Seboar MRT100. The Seboar MRT100 focuses on industrial logistics rather than extreme payload records. Key specifications include: Maximum payload: 100 kg, Empty weight: 52 kg, Foldable transport design, Industrial logistics orientation. Applications in emergency supply delivery, construction support, and remote equipment transport
The MRT100 sits in a category increasingly popular across global markets: medium-heavy industrial logistics drones. Its design philosophy appears focused on deployability rather than maximum lifting capacity. The folding architecture is particularly relevant because transportation logistics often become a hidden cost for large UAV operators.

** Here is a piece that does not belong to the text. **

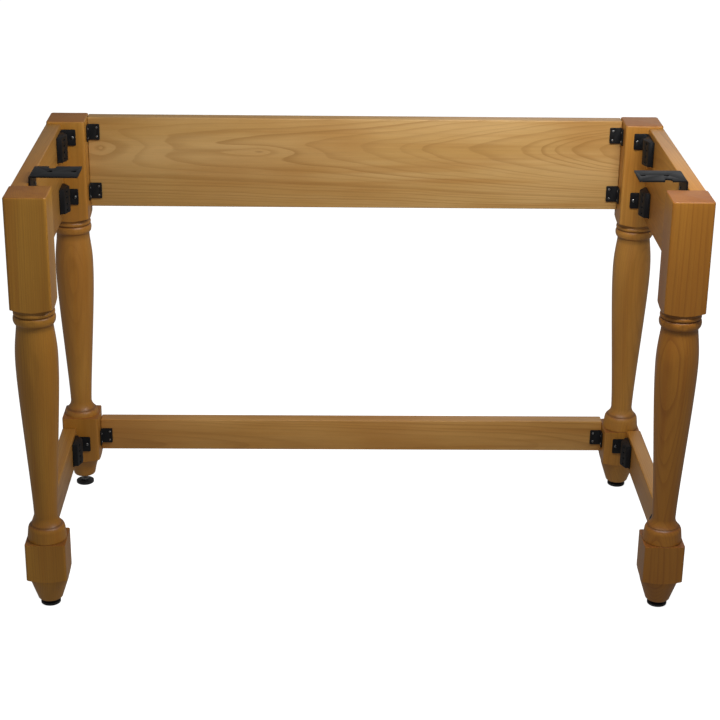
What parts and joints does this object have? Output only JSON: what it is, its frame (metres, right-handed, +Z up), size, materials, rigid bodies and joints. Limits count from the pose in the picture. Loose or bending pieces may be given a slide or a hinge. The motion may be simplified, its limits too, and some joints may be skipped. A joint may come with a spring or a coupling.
{
  "type": "loom stand",
  "caption": "Knock-down wooden stand for a table loom: turned legs, open front, steel corner angles and loom supports, screw-in levelling feet.",
  "frame": {"origin": "on the floor, under the middle of the stand", "axes": "+X along the rear apron to the right as seen from the open front, +Y to the rear, +Z up"},
  "size_m": [1.126, 0.546, 0.748],
  "materials": {
    "pine": "satin clear varnish over honey-coloured softwood",
    "black_steel": "satin black paint",
    "zinc": "bright zinc plate",
    "black_plastic": "moulded, fine matt"
  },
  "bodies": {
    "frame": {"leg_front_left": "pine", "leg_front_right": "pine", "leg_rear_left": "pine", "leg_rear_right": "pine", "apron_rear": "pine", "apron_left": "pine", "apron_right": "pine", "stretcher_rear": "pine", "stretcher_left": "pine", "stretcher_right": "pine", "support_left": "black_steel", "support_right": "black_steel", "angle_apron_left_front_upper": "black_steel", "angle_apron_left_front_lower": "black_steel", "angle_apron_left_rear_upper": "black_steel", "angle_apron_left_rear_lower": "black_steel", "angle_apron_right_front_upper": "black_steel", "angle_apron_right_front_lower": "black_steel", "angle_apron_right_rear_upper": "black_steel", "angle_apron_right_rear_lower": "black_steel", "angle_apron_rear_left_upper": "black_steel", "angle_apron_rear_left_lower": "black_steel", "angle_apron_rear_right_upper": "black_steel", "angle_apron_rear_right_lower": "black_steel", "angle_stretcher_left_front_mid": "black_steel", "angle_stretcher_left_rear_mid": "black_steel", "angle_stretcher_right_front_mid": "black_steel", "angle_stretcher_right_rear_mid": "black_steel", "angle_stretcher_rear_left_mid": "black_steel", "angle_stretcher_rear_right_mid": "black_steel", "bar_apron_left_front_upper": "black_steel", "bar_apron_left_front_lower": "black_steel", "bar_apron_left_rear_upper": "black_steel", "bar_apron_left_rear_lower": "black_steel", "bar_apron_right_front_upper": "black_steel", "bar_apron_right_front_lower": "black_steel", "bar_apron_right_rear_upper": "black_steel", "bar_apron_right_rear_lower": "black_steel", "bar_stretcher_left_front": "black_steel", "bar_stretcher_left_rear": "black_steel", "bar_stretcher_right_front": "black_steel", "bar_stretcher_right_rear": "black_steel", "insert_front_left": "zinc", "insert_front_right": "zinc", "insert_rear_left": "zinc", "insert_rear_right": "zinc"},
    "pad_front_left": {"pad_front_left": "black_plastic"},
    "pad_front_right": {"pad_front_right": "black_plastic"},
    "pad_rear_left": {"pad_rear_left": "black_plastic"},
    "pad_rear_right": {"pad_rear_right": "black_plastic"},
    "stud_front_left": {"stud_front_left": "zinc"},
    "stud_front_right": {"stud_front_right": "zinc"},
    "stud_rear_left": {"stud_rear_left": "zinc"},
    "stud_rear_right": {"stud_rear_right": "zinc"}
  },
  "joints": [
    {"name": "level_front_left", "type": "slide", "parent": "frame", "child": "pad_front_left", "axis": [0, 0, -1], "range_m": [0, 0.018]},
    {"name": "level_front_right", "type": "slide", "parent": "frame", "child": "pad_front_right", "axis": [0, 0, -1], "range_m": [0, 0.018]},
    {"name": "level_rear_left", "type": "slide", "parent": "frame", "child": "pad_rear_left", "axis": [0, 0, -1], "range_m": [-0.0095, 0.012]},
    {"name": "level_rear_right", "type": "slide", "parent": "frame", "child": "pad_rear_right", "axis": [0, 0, -1], "range_m": [0, 0.018]},
    {"name": "screw_front_left", "type": "hinge", "parent": "pad_front_left", "child": "stud_front_left", "pos_m": [-0.5285, -0.2385, 0.008], "axis": [0, 0, -1], "range_deg": [0, 5184]},
    {"name": "screw_front_right", "type": "hinge", "parent": "pad_front_right", "child": "stud_front_right", "pos_m": [0.5285, -0.2385, 0.008], "axis": [0, 0, -1], "range_deg": [0, 5184]},
    {"name": "screw_rear_left", "type": "hinge", "parent": "pad_rear_left", "child": "stud_rear_left", "pos_m": [-0.5285, 0.2385, 0.008], "axis": [0, 0, -1], "range_deg": [-2736, 3456]},
    {"name": "screw_rear_right", "type": "hinge", "parent": "pad_rear_right", "child": "stud_rear_right", "pos_m": [0.5285, 0.2385, 0.008], "axis": [0, 0, -1], "range_deg": [0, 5184]}
  ],
  "couplings": [
    {"joint": "screw_front_left", "follows": "level_front_left", "rad_per_m": 5026.5},
    {"joint": "screw_front_right", "follows": "level_front_right", "rad_per_m": 5026.5},
    {"joint": "screw_rear_left", "follows": "level_rear_left", "rad_per_m": 5026.5},
    {"joint": "screw_rear_right", "follows": "level_rear_right", "rad_per_m": 5026.5}
  ]
}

Many people compare drones only by payload. Operators rarely do. Field teams care about transportation, deployment speed, maintenance requirements, spare parts, and operational flexibility. A drone that lifts less but deploys faster may generate greater operational value over a year of real-world missions.
Emerging Ton-Class Platforms. The newly demonstrated Tuofeng 1500H represents a different philosophy. Instead of optimizing for transportability, it pushes toward helicopter-class cargo capability:
Maximum takeoff weight: 1.5 tons
Maximum payload: 700 kg
Operational ceiling around 6,000 meters
Claimed endurance exceeding 6 hours with a 500 kg load
Designed for high-altitude and extreme-environment missions
This places it closer to a strategic logistics asset than a traditional industrial UAV. The engineering challenge here is substantial. Once payloads approach several hundred kilograms, structural fatigue, power management, vibration control, and flight redundancy become significantly more demanding than what is typically encountered in the 30–100 kg category.
Comparison With European and Russian Market Trends. European cargo drone development has generally emphasized certification, operational safety, and integration into civilian airspace systems. Russian heavy UAV programs, by contrast, have often prioritized range, ruggedness, and operation in difficult environmental conditions.
Interestingly, Chinese cargo drone development appears increasingly focused on scaling payload capacity while maintaining autonomous operation. The result is a market where different regions are optimizing for different constraints. Europe often optimizes for regulation. Russia often optimizes for harsh environments. China increasingly optimizes for logistics scale.
Companies like Seboar occupy a practical middle ground, targeting industrial users who need meaningful payload capacity without stepping into the complexity and cost associated with ton-class aircraft. That’s a very different market segment. And probably a larger one.
The Hidden Battle: Economics. People love discussing payload. They should probably discuss utilization instead. Imagine two cargo drones. One lifts 700 kg. The other lifts 100 kg. Most headlines automatically crown the 700 kg machine the winner.
Yet if the smaller platform flies five times more missions per week, requires fewer operators, consumes less energy, and costs dramatically less to maintain, the economics can become surprisingly competitive.
Aircraft capability matters. Fleet efficiency matters more. This pattern shows up repeatedly in aviation history. The largest aircraft rarely become the most commercially successful. The ones that balance performance, operating cost, and reliability usually win. Cargo drones will likely follow the same path.
Weather Is Still the Boss. Every cargo drone company eventually encounters the same reality. Physics does not negotiate. Marketing departments sometimes do. Wind, temperature, icing, turbulence, and battery performance remain stubborn limitations.
The Tuofeng 1500H’s reported ability to operate from -25°C to 55°C and withstand significant wind conditions reflects an industry-wide recognition that environmental resilience may become a bigger competitive advantage than raw payload capacity.
A cargo drone that performs consistently in bad conditions often creates more value than one that sets payload records on clear days. Operators understand this immediately. Investors occasionally need longer. What Happens Next? Cargo drone companies are entering an awkward but fascinating phase. The technology works. The question is no longer whether drones can transport cargo. The question is where they can do so more efficiently than existing alternatives. That sounds less exciting. It’s actually more important. Markets mature when engineering replaces hype. We’re starting to see exactly that happen.
Some companies will chase ever-larger payload capacities. Others will focus on specialized industrial missions. Some will build logistics networks. Others will sell aircraft platforms. No single strategy is guaranteed to dominate. What seems increasingly clear is that cargo drones are evolving from experimental aircraft into infrastructure tools. And infrastructure rarely attracts headlines. It just quietly changes how work gets done.
I have a feeling that the most successful cargo drone companies over the next decade won’t be the ones with massive aircraft, but rather those that have solved the problem of high logistics costs.